With classic sketchbook-styled animation, huge steampunk-esque set pieces, mystical lore, and a diverse cast of colorful characters, what's not to like about this film? The problem was the marketing, it didn't reach enough fans to stand out like some of its peers. It's a cult film today, but one that definitely deserves a place in the mainstream.


Quasimodo with Esmerelda's new family in The Hunchback of Notre Dame II

We can already feel you clenching on this one. Some Disney sequels are okay, some warrant a collective groan, then there's this one. Hunchback 2 isn't just bad, it's insulting. Like so many of its breed, it was a sequel nobody asked for, and quite frankly, nobody wanted.

The animation is beyond hideous, the plot is forced and cliche, and the entire concept is ludicrous. The first film was mature and thought-provoking. This monster makes us want to jump from a belltower. Do us a favor Disney, keep this one in the vault.


Song of the South

We've talked about a few Disney controversies in the past, but this is the big one. There's a reason why B'rer Rabbit and his friends are stranded on Splash Mountain. Believe us, it's no Zip-a-dee-doo-dah day.

With stereotypes, contradictory historical settings, and a list of other cinematic sins, Song of the South has definitely not aged well. The animated sequences are actually the highlight of the film, but the rest has been a dark mark on the Disney company. It deserves watching from an academic or a historical perspective, but it is definitely not something Disney talks about today.

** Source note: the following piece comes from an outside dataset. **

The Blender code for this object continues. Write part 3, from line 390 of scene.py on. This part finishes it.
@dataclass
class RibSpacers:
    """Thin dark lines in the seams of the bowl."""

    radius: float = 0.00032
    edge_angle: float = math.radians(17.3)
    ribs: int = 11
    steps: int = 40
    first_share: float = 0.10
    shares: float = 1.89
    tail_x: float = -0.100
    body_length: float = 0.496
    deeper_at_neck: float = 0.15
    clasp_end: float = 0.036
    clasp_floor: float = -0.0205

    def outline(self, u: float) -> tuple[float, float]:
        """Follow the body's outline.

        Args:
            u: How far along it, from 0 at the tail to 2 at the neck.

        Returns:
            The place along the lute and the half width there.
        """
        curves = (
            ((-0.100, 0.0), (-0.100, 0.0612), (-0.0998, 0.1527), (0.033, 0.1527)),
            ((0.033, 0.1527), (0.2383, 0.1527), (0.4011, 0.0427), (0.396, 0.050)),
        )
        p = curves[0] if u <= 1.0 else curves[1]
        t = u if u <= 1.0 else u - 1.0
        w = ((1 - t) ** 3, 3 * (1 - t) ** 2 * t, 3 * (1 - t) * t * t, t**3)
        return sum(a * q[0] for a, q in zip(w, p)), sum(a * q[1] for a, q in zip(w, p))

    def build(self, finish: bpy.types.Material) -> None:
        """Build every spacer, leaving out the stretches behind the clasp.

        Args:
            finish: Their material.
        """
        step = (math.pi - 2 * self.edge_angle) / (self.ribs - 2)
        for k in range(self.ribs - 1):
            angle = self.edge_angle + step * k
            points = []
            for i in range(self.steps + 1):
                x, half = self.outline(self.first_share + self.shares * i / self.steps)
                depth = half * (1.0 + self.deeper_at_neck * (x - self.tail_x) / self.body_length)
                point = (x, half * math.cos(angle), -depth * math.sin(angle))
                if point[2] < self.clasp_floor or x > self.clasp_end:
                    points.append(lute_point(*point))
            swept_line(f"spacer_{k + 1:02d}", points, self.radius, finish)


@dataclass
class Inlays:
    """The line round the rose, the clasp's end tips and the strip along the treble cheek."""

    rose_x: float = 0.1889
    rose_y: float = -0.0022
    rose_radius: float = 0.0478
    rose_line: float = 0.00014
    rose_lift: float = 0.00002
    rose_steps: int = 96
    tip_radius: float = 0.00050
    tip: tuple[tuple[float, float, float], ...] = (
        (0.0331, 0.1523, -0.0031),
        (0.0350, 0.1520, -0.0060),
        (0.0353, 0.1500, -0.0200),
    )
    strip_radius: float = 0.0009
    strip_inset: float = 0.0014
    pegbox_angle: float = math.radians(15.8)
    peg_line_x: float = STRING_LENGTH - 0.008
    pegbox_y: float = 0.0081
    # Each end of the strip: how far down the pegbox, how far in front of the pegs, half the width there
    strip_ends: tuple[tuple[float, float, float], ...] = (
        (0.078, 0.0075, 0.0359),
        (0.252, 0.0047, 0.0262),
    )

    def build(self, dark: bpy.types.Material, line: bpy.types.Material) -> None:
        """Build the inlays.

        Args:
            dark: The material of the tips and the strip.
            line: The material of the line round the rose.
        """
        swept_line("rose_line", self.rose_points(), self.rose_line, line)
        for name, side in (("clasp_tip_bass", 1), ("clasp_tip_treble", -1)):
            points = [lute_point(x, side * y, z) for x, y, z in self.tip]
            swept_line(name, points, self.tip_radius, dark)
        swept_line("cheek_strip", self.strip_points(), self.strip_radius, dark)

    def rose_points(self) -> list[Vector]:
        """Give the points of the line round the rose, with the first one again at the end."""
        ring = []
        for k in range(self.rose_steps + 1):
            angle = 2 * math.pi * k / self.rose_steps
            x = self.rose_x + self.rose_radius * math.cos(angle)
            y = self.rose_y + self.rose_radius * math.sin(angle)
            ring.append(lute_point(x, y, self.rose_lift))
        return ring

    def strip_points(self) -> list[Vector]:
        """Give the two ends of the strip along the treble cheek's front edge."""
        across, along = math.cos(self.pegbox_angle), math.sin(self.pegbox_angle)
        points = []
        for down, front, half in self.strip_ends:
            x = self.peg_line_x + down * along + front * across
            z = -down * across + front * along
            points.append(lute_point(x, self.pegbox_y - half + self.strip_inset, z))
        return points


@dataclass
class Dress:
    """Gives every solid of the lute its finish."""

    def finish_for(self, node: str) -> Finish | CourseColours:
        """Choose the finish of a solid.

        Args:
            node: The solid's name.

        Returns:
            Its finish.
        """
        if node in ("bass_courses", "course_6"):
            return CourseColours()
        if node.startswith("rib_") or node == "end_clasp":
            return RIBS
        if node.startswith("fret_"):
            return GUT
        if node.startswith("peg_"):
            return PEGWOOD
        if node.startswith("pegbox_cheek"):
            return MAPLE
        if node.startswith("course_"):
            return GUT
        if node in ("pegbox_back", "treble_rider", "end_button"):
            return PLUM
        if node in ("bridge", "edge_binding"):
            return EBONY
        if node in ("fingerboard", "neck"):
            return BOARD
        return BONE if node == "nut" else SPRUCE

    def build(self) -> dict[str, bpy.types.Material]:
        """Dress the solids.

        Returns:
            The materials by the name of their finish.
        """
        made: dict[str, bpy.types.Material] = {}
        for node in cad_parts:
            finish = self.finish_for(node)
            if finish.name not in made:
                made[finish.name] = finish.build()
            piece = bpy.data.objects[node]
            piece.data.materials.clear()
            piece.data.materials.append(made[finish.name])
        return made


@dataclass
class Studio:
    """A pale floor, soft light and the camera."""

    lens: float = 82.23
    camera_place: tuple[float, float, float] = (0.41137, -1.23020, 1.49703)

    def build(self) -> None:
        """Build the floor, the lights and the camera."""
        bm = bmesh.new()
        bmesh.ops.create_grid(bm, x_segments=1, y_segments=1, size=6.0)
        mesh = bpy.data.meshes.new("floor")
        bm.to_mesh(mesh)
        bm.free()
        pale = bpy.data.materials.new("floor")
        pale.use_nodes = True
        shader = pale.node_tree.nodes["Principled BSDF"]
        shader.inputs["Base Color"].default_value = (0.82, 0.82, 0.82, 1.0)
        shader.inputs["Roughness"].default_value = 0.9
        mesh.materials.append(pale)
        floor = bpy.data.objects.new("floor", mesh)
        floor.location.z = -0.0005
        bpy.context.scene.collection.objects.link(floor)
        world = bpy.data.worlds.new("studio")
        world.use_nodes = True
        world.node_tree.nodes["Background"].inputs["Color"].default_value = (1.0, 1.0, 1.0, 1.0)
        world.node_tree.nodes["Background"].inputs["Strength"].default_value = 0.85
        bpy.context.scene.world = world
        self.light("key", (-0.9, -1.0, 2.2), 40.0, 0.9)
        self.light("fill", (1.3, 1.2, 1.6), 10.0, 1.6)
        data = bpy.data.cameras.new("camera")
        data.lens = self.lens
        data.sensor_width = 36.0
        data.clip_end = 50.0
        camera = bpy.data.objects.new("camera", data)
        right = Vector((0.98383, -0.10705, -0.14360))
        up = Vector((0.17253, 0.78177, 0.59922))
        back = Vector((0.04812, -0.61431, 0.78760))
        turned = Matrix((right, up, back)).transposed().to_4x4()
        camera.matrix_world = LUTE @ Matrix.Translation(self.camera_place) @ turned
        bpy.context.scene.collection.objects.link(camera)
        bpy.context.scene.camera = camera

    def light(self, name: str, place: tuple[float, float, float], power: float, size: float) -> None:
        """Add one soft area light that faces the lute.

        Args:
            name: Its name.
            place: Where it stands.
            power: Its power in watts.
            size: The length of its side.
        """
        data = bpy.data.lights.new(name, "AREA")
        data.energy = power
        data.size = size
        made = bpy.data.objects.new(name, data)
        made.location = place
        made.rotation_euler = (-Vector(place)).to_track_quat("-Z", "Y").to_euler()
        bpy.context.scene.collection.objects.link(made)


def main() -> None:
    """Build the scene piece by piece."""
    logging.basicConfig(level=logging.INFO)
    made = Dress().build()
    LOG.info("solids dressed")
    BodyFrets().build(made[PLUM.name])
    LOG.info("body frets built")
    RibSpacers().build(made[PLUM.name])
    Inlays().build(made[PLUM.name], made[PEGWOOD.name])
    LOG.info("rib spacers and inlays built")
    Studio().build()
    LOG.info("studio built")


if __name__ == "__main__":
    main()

Considered by many to be the unsung hero of the Disney animated features, The Hunchback of Notre Dame has gained more popularity on home video than its theatrical debut. It was a success, but nothing like other films of the Disney Renaissance. But believe us when we say it was ahead of its time.

Without a doubt the most mature film to ever come from Disney, HoND is an incredible film that delves into prejudices, corruption of power, religion, and even more grown-up themes. With a resurgence on Freeform and an Off-Broadway musical, it's slowly getting fame it deserves.